Good design in the convection section should incorporate:

  • Inverter-controlled blowers to allow easy adjustment of air velocities.
  • Large blower capacity to provide high air velocity for accelerated heat transfer. Large blowers optimize airflow and ensure uniform temperatures throughout the oven.
  • Air plenums to distribute air uniformly for precise temperature control (2°F).
  • Air seals and heavy insulation to economically contain heat and allow efficient operation.
  • Properly designed and balanced exhaust to meet the specific application's needs.
  • Cooling zones to allow quick operator handling and packaging after finishing.

Heat Transfer Rates. Generally, a convection oven is designed to transfer 500 to 2,000 BTU/hr-ft2. By contrast, radiant ovens can transfer from 3,000 to 25,000 Btu/hr-ft2. Radiant's high heat transfer rate can substantially reduce the time required to cure a finish, but radiant heating is suitable only for those processes that can withstand the high heat transfer rate.

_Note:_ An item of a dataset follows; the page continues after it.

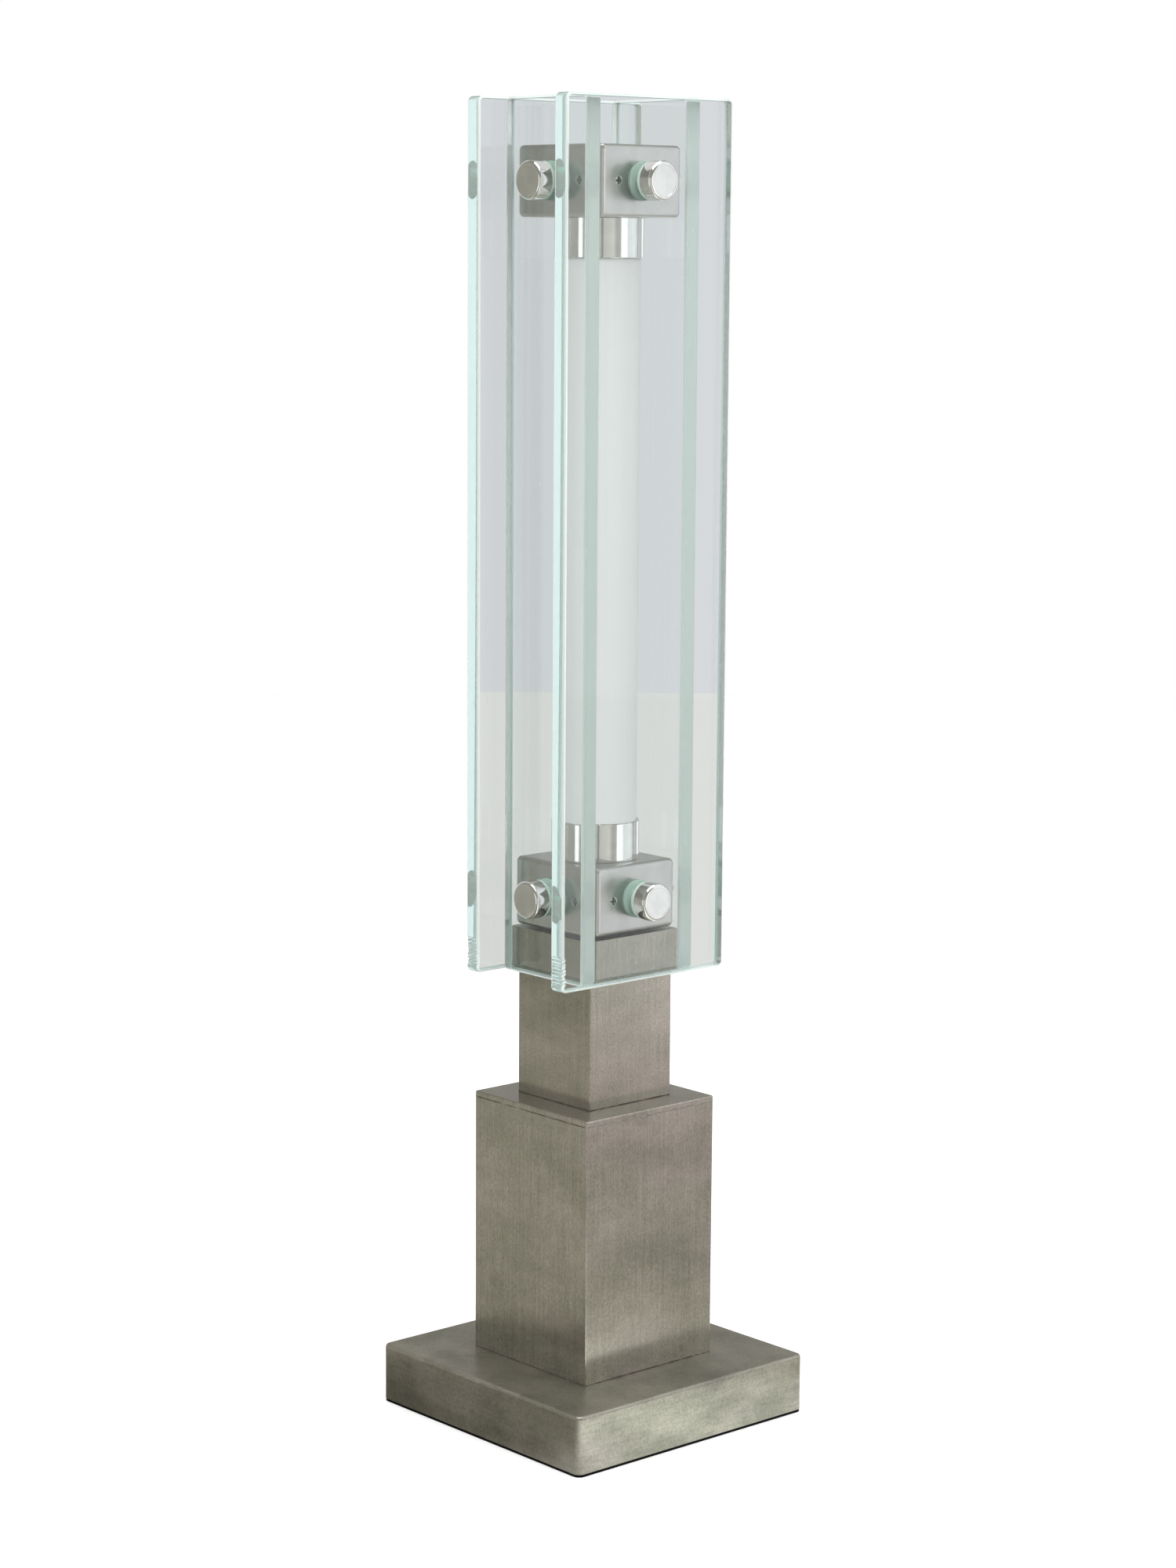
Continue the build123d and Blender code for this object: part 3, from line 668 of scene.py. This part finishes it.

Time/Temperature Relationship. Convection ovens are designed to generate an ambient air temperature not far above the desired part temperature. No matter how long a part is left in the oven, it never can exceed the equilibrium temperature of the convection zone.

Due to the high temperature of its sources, radiant heating does not heat parts to an equilibrium temperature. Rather, parts are heated to a transient temperature, which depends upon the part's thermal capacity, its exposure time, and the net heat transfer between the part, its environment and the oven's radiant sources. Thus, exposure time to radiant heating must be accurately controlled to achieve uniform results. Exposure time variations in a radiant zone will produce far greater variations in final product temperature and therefore, the final quality of the finish than would a convection zone.

If accurate temperature control is desired, the best design may be a convection zone operated with a long residence time and a supply air temperature equal to, or only slightly above, desired part temperature. More sophisticated control strategies are required to achieve precise temperatures in parts heated by radiant sources.

Oven Efficiency. Efficiency is a term frequently used and misused in connection with finishing systems. In a typical finishing application, energy input is distributed among five factors:

  • Heat absorbed by the product and carried out.
  • Heat absorbed by conveyor and tooling and carried out.
  • Heat absorbed by phase changes or chemical reactions (such as fusing of powders) within the oven.
  • Heat carried out by airflow through the exhaust system.
  • Heat lost through the oven walls, roof and openings.

When evaluating claims of efficiency, be sure to understand the definition being used. For example, one vendor may consider the first three items useful, while another may consider the last three. Without a common definition of efficiency, both are right.

Obviously, neither infrared nor convection heating alone can meet all finishing heating requirements. But, when joined together in a synergistic oven design capitalizing on the strengths of each method, an optimum oven design can be achieved that will ensure high productivity yet provide consistent, quality finishing at a low cost.